(Rows from an object dataset)

-=-=-=-=-

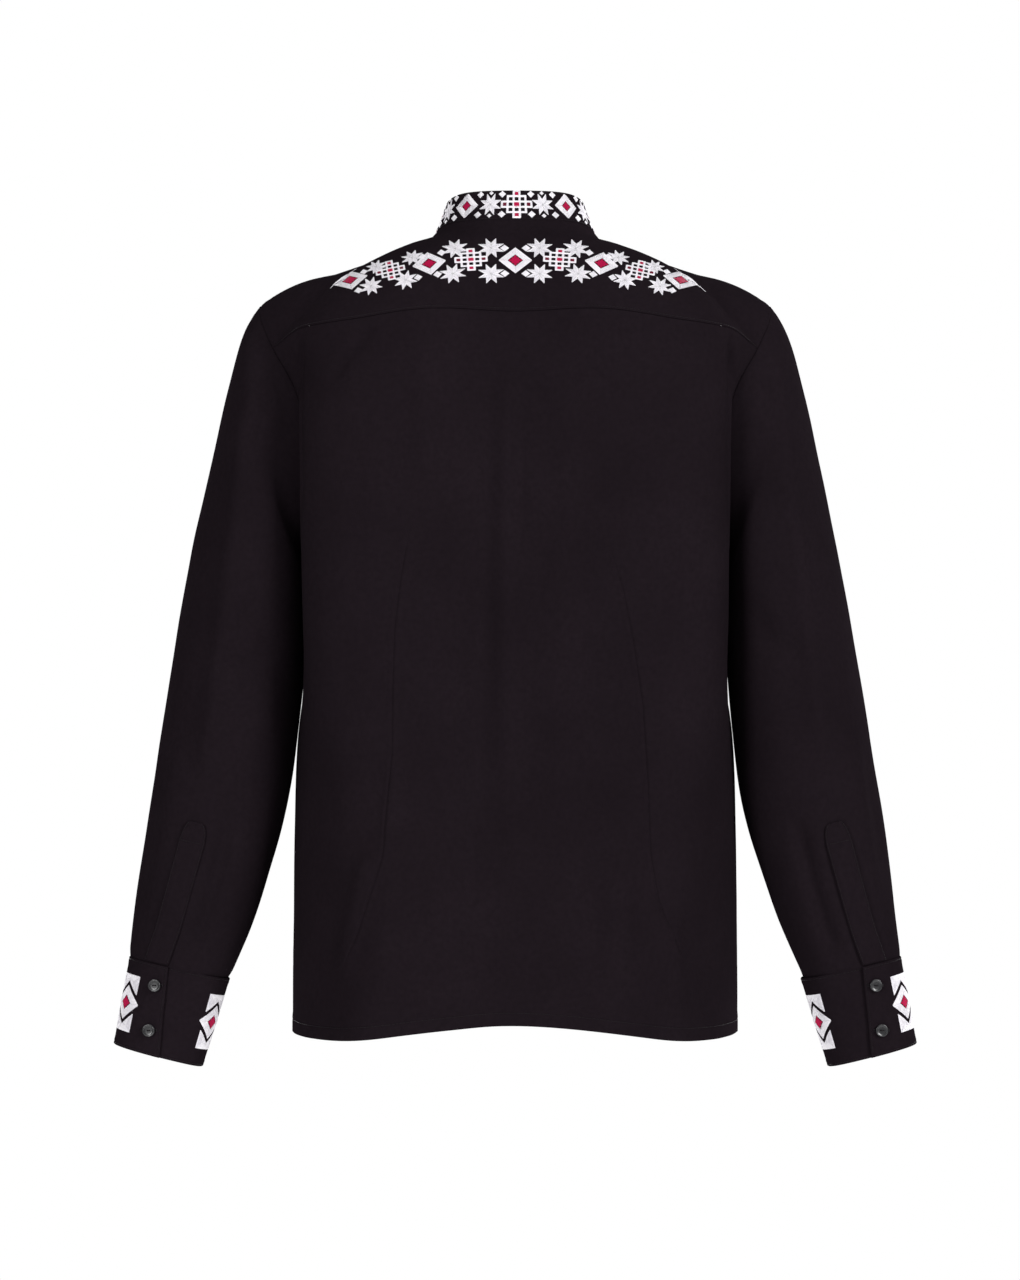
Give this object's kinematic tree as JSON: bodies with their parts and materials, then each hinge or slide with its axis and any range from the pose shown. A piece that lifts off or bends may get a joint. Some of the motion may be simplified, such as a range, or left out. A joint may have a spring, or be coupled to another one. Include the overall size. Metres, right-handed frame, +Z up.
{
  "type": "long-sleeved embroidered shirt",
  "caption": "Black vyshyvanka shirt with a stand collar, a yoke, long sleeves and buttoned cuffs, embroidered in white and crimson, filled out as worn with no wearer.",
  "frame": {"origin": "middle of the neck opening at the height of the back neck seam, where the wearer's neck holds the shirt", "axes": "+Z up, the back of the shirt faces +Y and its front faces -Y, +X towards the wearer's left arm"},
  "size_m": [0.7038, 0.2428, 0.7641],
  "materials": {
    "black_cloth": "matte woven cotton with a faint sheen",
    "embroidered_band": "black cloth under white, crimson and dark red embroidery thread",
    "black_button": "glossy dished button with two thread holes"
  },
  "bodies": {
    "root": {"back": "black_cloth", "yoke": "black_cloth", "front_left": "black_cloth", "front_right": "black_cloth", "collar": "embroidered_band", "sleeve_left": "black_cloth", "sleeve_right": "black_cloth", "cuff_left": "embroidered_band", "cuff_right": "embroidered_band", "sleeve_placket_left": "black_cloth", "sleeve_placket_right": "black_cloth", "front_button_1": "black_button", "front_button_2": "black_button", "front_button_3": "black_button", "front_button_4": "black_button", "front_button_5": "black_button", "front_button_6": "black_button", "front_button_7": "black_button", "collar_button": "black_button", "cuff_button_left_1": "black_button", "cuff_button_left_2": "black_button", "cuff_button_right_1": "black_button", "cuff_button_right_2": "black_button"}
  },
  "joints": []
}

-=-=-=-=-

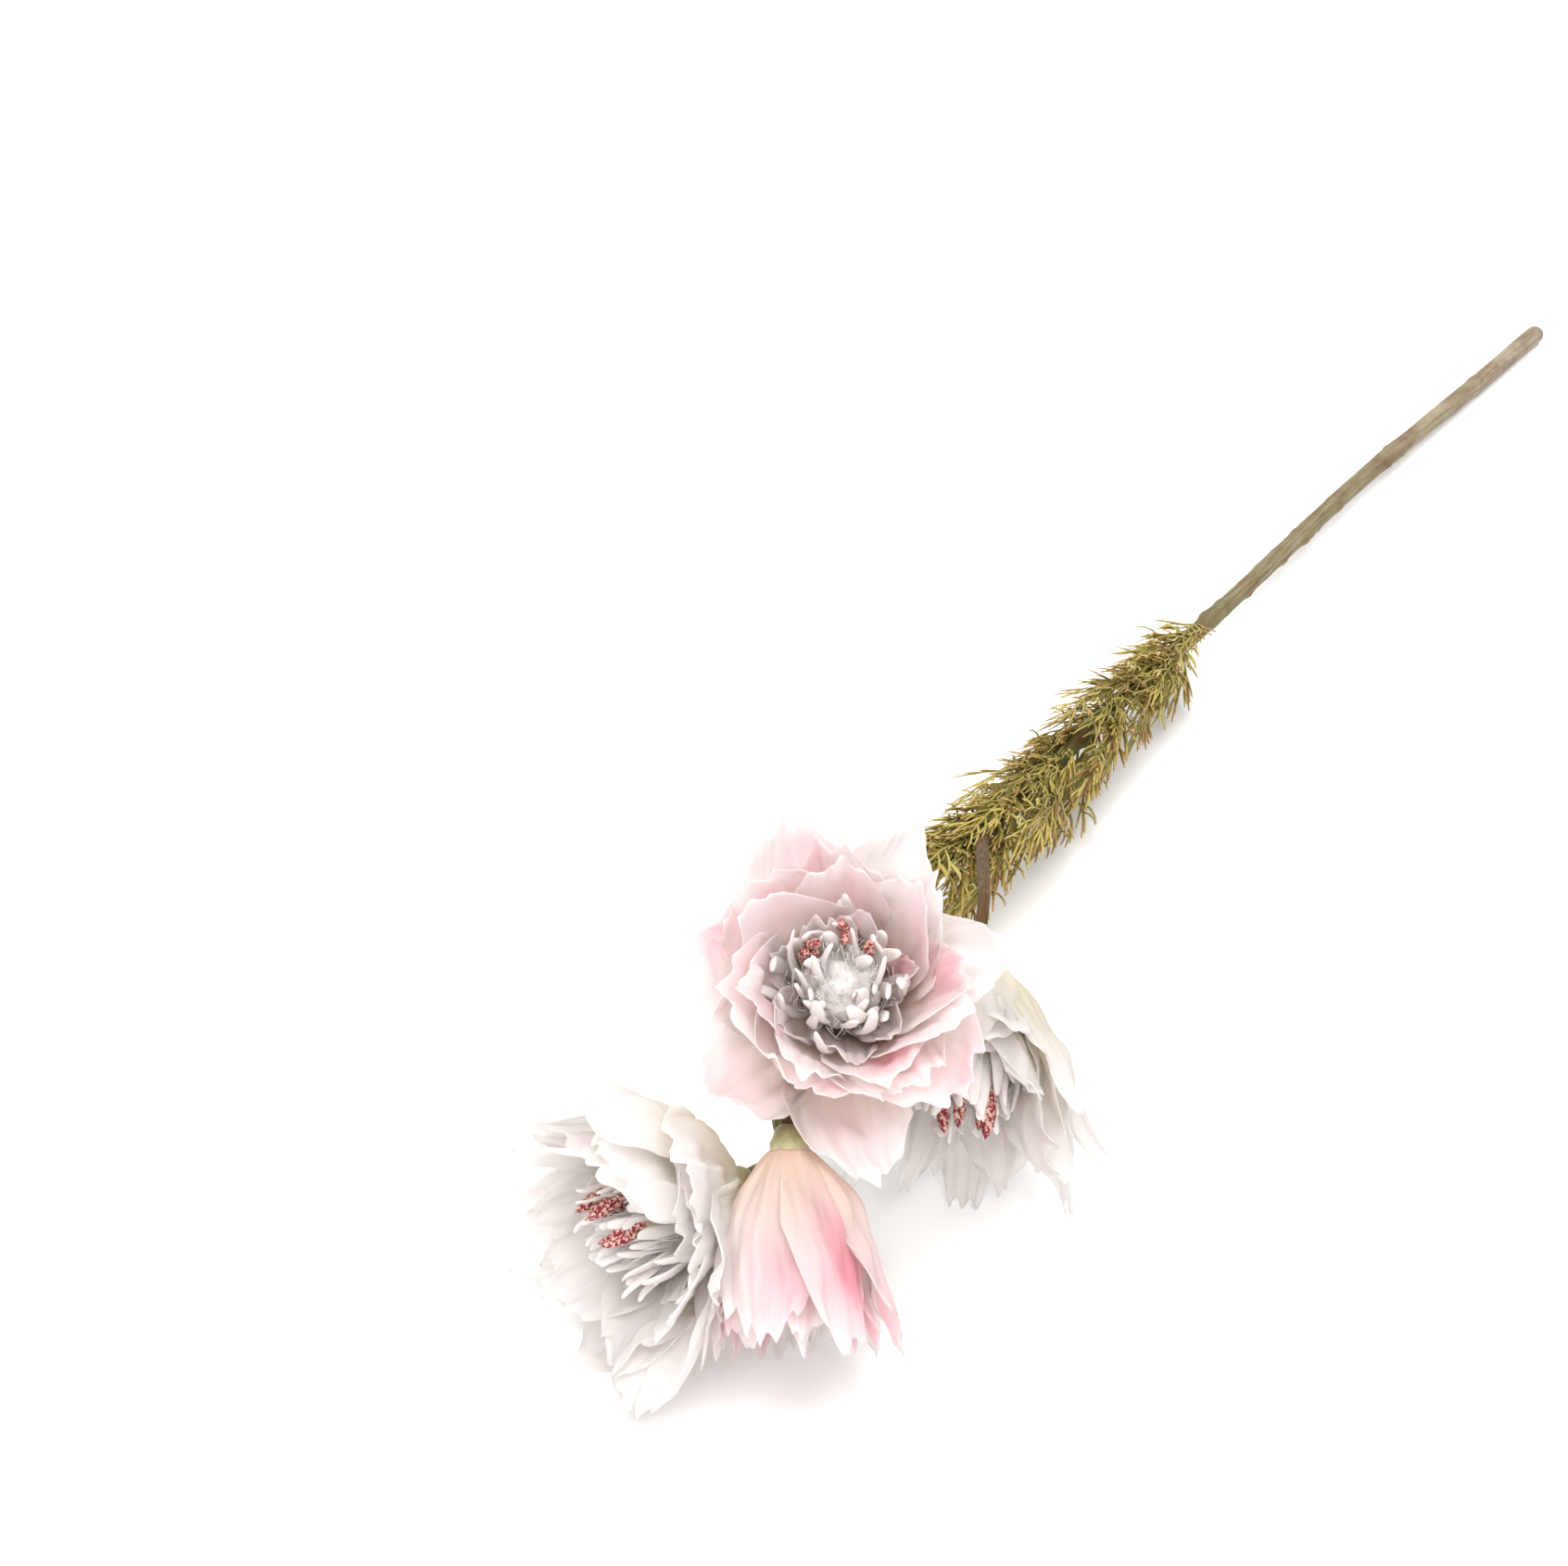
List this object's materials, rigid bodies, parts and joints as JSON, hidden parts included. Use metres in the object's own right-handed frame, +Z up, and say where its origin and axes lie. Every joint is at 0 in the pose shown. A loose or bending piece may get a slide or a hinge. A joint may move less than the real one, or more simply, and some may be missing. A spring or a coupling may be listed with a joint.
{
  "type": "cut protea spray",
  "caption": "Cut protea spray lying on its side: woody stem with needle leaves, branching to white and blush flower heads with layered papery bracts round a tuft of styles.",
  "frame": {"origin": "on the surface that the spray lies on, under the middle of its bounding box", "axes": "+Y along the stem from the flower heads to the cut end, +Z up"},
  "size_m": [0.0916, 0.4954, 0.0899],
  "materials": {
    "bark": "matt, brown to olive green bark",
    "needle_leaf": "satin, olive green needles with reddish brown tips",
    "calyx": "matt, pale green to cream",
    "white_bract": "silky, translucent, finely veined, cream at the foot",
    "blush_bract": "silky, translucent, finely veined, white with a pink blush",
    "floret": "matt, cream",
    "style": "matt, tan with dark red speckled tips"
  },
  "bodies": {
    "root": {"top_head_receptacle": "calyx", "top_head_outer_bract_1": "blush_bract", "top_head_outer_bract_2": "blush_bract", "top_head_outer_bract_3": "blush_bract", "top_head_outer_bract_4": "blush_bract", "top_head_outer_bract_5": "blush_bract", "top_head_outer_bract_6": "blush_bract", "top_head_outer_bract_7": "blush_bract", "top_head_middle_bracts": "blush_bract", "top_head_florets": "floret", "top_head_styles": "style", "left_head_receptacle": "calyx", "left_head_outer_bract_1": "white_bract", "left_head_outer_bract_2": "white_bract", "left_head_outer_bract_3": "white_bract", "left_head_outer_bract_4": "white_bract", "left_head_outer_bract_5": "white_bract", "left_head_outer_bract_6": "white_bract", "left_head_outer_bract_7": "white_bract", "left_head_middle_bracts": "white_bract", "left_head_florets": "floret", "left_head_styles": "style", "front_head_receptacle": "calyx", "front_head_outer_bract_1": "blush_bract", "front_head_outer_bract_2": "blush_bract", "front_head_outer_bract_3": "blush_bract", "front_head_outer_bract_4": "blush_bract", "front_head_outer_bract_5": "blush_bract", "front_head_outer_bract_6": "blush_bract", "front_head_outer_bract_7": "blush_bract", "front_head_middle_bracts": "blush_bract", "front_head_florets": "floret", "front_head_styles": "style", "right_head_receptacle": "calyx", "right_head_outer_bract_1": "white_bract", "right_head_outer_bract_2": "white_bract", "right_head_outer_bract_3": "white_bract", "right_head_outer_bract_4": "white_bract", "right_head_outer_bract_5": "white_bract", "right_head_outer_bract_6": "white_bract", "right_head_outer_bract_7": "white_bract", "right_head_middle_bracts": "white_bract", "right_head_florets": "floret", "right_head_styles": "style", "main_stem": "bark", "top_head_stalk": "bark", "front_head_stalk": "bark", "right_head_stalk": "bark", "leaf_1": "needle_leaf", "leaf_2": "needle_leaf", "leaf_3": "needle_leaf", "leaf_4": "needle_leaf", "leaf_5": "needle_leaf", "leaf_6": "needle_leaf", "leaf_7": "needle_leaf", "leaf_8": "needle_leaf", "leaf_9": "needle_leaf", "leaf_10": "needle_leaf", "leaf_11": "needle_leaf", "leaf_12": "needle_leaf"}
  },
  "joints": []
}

-=-=-=-=-

• **Your instructions**: How many lines in the records above contain the word "that"? Give only the number.

• **Reply to the task**: 2